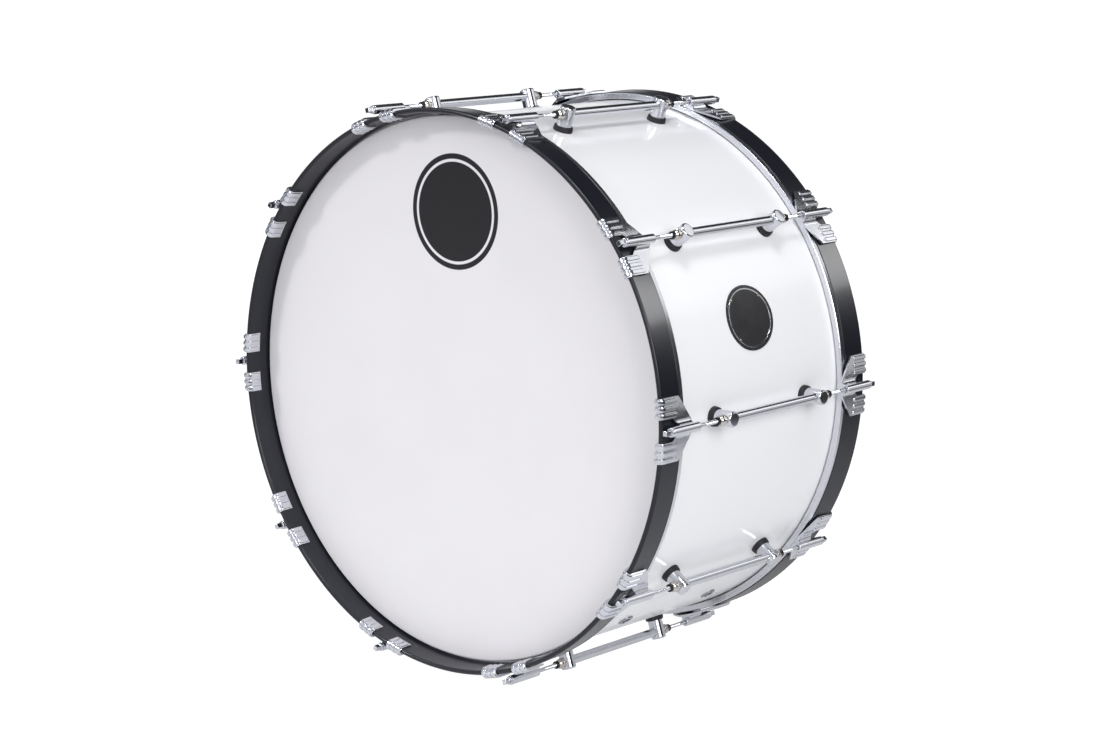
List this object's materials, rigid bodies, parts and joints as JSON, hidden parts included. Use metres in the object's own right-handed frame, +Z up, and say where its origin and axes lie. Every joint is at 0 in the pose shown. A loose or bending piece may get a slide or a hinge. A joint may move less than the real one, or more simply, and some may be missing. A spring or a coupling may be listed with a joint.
{
  "type": "bass drum",
  "caption": "Marching bass drum: white lacquered ply shell, tube lugs on posts, black hoops held by chrome claws and tension rods, smooth white heads.",
  "frame": {"origin": "centre of the shell, on the drum's axis and midway between the heads", "axes": "+Y along the drum's axis towards the rear head, +Z up, front head faces -Y"},
  "size_m": [0.776, 0.436, 0.7436],
  "materials": {
    "shell_lacquer": "white gloss lacquer on ply",
    "hoop_lacquer": "satin black lacquer",
    "head_film": "smooth white film, soft sheen",
    "flesh_aluminium": "bright rolled aluminium",
    "chrome": "mirror chrome plate",
    "zinc_steel": "zinc-plated steel",
    "nut_brass": "nickel-washed brass",
    "gasket_rubber": "matt black rubber",
    "collar_nylon": "matt black nylon",
    "badge_plate": "satin black enamel with a pale line"
  },
  "bodies": {
    "root": {"shell": "shell_lacquer", "badge": "badge_plate", "badge_pins": "chrome", "vent_grommets": "chrome", "lug_posts": "chrome", "lug_tubes": "chrome", "lug_gaskets": "gasket_rubber", "lug_nuts": "nut_brass", "nut_collars": "collar_nylon", "lug_screws": "zinc_steel", "screw_washers": "zinc_steel"},
    "front_hoop_group": {"front_hoop": "hoop_lacquer", "front_head_film": "head_film", "front_flesh_hoop": "flesh_aluminium", "front_rod_washers": "chrome", "front_claw_1": "chrome", "front_claw_2": "chrome", "front_claw_3": "chrome", "front_claw_4": "chrome", "front_claw_5": "chrome", "front_claw_6": "chrome", "front_claw_7": "chrome", "front_claw_8": "chrome", "front_claw_9": "chrome", "front_claw_10": "chrome"},
    "front_rod_1": {"front_rod_1": "chrome"},
    "front_rod_2": {"front_rod_2": "chrome"},
    "front_rod_3": {"front_rod_3": "chrome"},
    "front_rod_4": {"front_rod_4": "chrome"},
    "front_rod_5": {"front_rod_5": "chrome"},
    "front_rod_6": {"front_rod_6": "chrome"},
    "front_rod_7": {"front_rod_7": "chrome"},
    "front_rod_8": {"front_rod_8": "chrome"},
    "front_rod_9": {"front_rod_9": "chrome"},
    "front_rod_10": {"front_rod_10": "chrome"},
    "rear_hoop_group": {"rear_hoop": "hoop_lacquer", "rear_head_film": "head_film", "rear_flesh_hoop": "flesh_aluminium", "rear_rod_washers": "chrome", "rear_claw_1": "chrome", "rear_claw_2": "chrome", "rear_claw_3": "chrome", "rear_claw_4": "chrome", "rear_claw_5": "chrome", "rear_claw_6": "chrome", "rear_claw_7": "chrome", "rear_claw_8": "chrome", "rear_claw_9": "chrome", "rear_claw_10": "chrome"},
    "rear_rod_1": {"rear_rod_1": "chrome"},
    "rear_rod_2": {"rear_rod_2": "chrome"},
    "rear_rod_3": {"rear_rod_3": "chrome"},
    "rear_rod_4": {"rear_rod_4": "chrome"},
    "rear_rod_5": {"rear_rod_5": "chrome"},
    "rear_rod_6": {"rear_rod_6": "chrome"},
    "rear_rod_7": {"rear_rod_7": "chrome"},
    "rear_rod_8": {"rear_rod_8": "chrome"},
    "rear_rod_9": {"rear_rod_9": "chrome"},
    "rear_rod_10": {"rear_rod_10": "chrome"}
  },
  "joints": [
    {"name": "front_hoop_slide", "type": "slide", "parent": "root", "child": "front_hoop_group", "axis": [0, -1, 0], "range_m": [0, 0.02117]},
    {"name": "front_rod_1_turn", "type": "hinge", "parent": "front_hoop_group", "child": "front_rod_1", "pos_m": [0.11681, -0.2115, 0.3595], "axis": [0, -1, 0], "range_deg": [0, 7200]},
    {"name": "front_rod_2_turn", "type": "hinge", "parent": "front_hoop_group", "child": "front_rod_2", "pos_m": [0.30581, -0.2115, 0.22218], "axis": [0, -1, 0], "range_deg": [0, 7200]},
    {"name": "front_rod_3_turn", "type": "hinge", "parent": "front_hoop_group", "child": "front_rod_3", "pos_m": [0.378, -0.2115, 0], "axis": [0, -1, 0], "range_deg": [0, 7200]},
    {"name": "front_rod_4_turn", "type": "hinge", "parent": "front_hoop_group", "child": "front_rod_4", "pos_m": [0.30581, -0.2115, -0.22218], "axis": [0, -1, 0], "range_deg": [0, 7200]},
    {"name": "front_rod_5_turn", "type": "hinge", "parent": "front_hoop_group", "child": "front_rod_5", "pos_m": [0.11681, -0.2115, -0.3595], "axis": [0, -1, 0], "range_deg": [0, 7200]},
    {"name": "front_rod_6_turn", "type": "hinge", "parent": "front_hoop_group", "child": "front_rod_6", "pos_m": [-0.11681, -0.2115, -0.3595], "axis": [0, -1, 0], "range_deg": [0, 7200]},
    {"name": "front_rod_7_turn", "type": "hinge", "parent": "front_hoop_group", "child": "front_rod_7", "pos_m": [-0.30581, -0.2115, -0.22218], "axis": [0, -1, 0], "range_deg": [0, 7200]},
    {"name": "front_rod_8_turn", "type": "hinge", "parent": "front_hoop_group", "child": "front_rod_8", "pos_m": [-0.378, -0.2115, 0], "axis": [0, -1, 0], "range_deg": [0, 7200]},
    {"name": "front_rod_9_turn", "type": "hinge", "parent": "front_hoop_group", "child": "front_rod_9", "pos_m": [-0.30581, -0.2115, 0.22218], "axis": [0, -1, 0], "range_deg": [0, 7200]},
    {"name": "front_rod_10_turn", "type": "hinge", "parent": "front_hoop_group", "child": "front_rod_10", "pos_m": [-0.11681, -0.2115, 0.3595], "axis": [0, -1, 0], "range_deg": [0, 7200]},
    {"name": "rear_hoop_slide", "type": "slide", "parent": "root", "child": "rear_hoop_group", "axis": [0, 1, 0], "range_m": [0, 0.02117]},
    {"name": "rear_rod_1_turn", "type": "hinge", "parent": "rear_hoop_group", "child": "rear_rod_1", "pos_m": [0.11681, 0.2115, 0.3595], "axis": [0, 1, 0], "range_deg": [0, 7200]},
    {"name": "rear_rod_2_turn", "type": "hinge", "parent": "rear_hoop_group", "child": "rear_rod_2", "pos_m": [0.30581, 0.2115, 0.22218], "axis": [0, 1, 0], "range_deg": [0, 7200]},
    {"name": "rear_rod_3_turn", "type": "hinge", "parent": "rear_hoop_group", "child": "rear_rod_3", "pos_m": [0.378, 0.2115, 0], "axis": [0, 1, 0], "range_deg": [0, 7200]},
    {"name": "rear_rod_4_turn", "type": "hinge", "parent": "rear_hoop_group", "child": "rear_rod_4", "pos_m": [0.30581, 0.2115, -0.22218], "axis": [0, 1, 0], "range_deg": [0, 7200]},
    {"name": "rear_rod_5_turn", "type": "hinge", "parent": "rear_hoop_group", "child": "rear_rod_5", "pos_m": [0.11681, 0.2115, -0.3595], "axis": [0, 1, 0], "range_deg": [0, 7200]},
    {"name": "rear_rod_6_turn", "type": "hinge", "parent": "rear_hoop_group", "child": "rear_rod_6", "pos_m": [-0.11681, 0.2115, -0.3595], "axis": [0, 1, 0], "range_deg": [0, 7200]},
    {"name": "rear_rod_7_turn", "type": "hinge", "parent": "rear_hoop_group", "child": "rear_rod_7", "pos_m": [-0.30581, 0.2115, -0.22218], "axis": [0, 1, 0], "range_deg": [0, 7200]},
    {"name": "rear_rod_8_turn", "type": "hinge", "parent": "rear_hoop_group", "child": "rear_rod_8", "pos_m": [-0.378, 0.2115, 0], "axis": [0, 1, 0], "range_deg": [0, 7200]},
    {"name": "rear_rod_9_turn", "type": "hinge", "parent": "rear_hoop_group", "child": "rear_rod_9", "pos_m": [-0.30581, 0.2115, 0.22218], "axis": [0, 1, 0], "range_deg": [0, 7200]},
    {"name": "rear_rod_10_turn", "type": "hinge", "parent": "rear_hoop_group", "child": "rear_rod_10", "pos_m": [-0.11681, 0.2115, 0.3595], "axis": [0, 1, 0], "range_deg": [0, 7200]}
  ],
  "couplings": [
    {"joint": "front_rod_1_turn", "follows": "front_hoop_slide", "rad_per_m": 5936.9},
    {"joint": "front_rod_2_turn", "follows": "front_hoop_slide", "rad_per_m": 5936.9},
    {"joint": "front_rod_3_turn", "follows": "front_hoop_slide", "rad_per_m": 5936.9},
    {"joint": "front_rod_4_turn", "follows": "front_hoop_slide", "rad_per_m": 5936.9},
    {"joint": "front_rod_5_turn", "follows": "front_hoop_slide", "rad_per_m": 5936.9},
    {"joint": "front_rod_6_turn", "follows": "front_hoop_slide", "rad_per_m": 5936.9},
    {"joint": "front_rod_7_turn", "follows": "front_hoop_slide", "rad_per_m": 5936.9},
    {"joint": "front_rod_8_turn", "follows": "front_hoop_slide", "rad_per_m": 5936.9},
    {"joint": "front_rod_9_turn", "follows": "front_hoop_slide", "rad_per_m": 5936.9},
    {"joint": "front_rod_10_turn", "follows": "front_hoop_slide", "rad_per_m": 5936.9},
    {"joint": "rear_rod_1_turn", "follows": "rear_hoop_slide", "rad_per_m": 5936.9},
    {"joint": "rear_rod_2_turn", "follows": "rear_hoop_slide", "rad_per_m": 5936.9},
    {"joint": "rear_rod_3_turn", "follows": "rear_hoop_slide", "rad_per_m": 5936.9},
    {"joint": "rear_rod_4_turn", "follows": "rear_hoop_slide", "rad_per_m": 5936.9},
    {"joint": "rear_rod_5_turn", "follows": "rear_hoop_slide", "rad_per_m": 5936.9},
    {"joint": "rear_rod_6_turn", "follows": "rear_hoop_slide", "rad_per_m": 5936.9},
    {"joint": "rear_rod_7_turn", "follows": "rear_hoop_slide", "rad_per_m": 5936.9},
    {"joint": "rear_rod_8_turn", "follows": "rear_hoop_slide", "rad_per_m": 5936.9},
    {"joint": "rear_rod_9_turn", "follows": "rear_hoop_slide", "rad_per_m": 5936.9},
    {"joint": "rear_rod_10_turn", "follows": "rear_hoop_slide", "rad_per_m": 5936.9}
  ]
}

——

EXERCISE TASK — Check each line of the data above for the word "materials" and say how many lines contain it, giving nothing besides the number.

THE RESULT — 2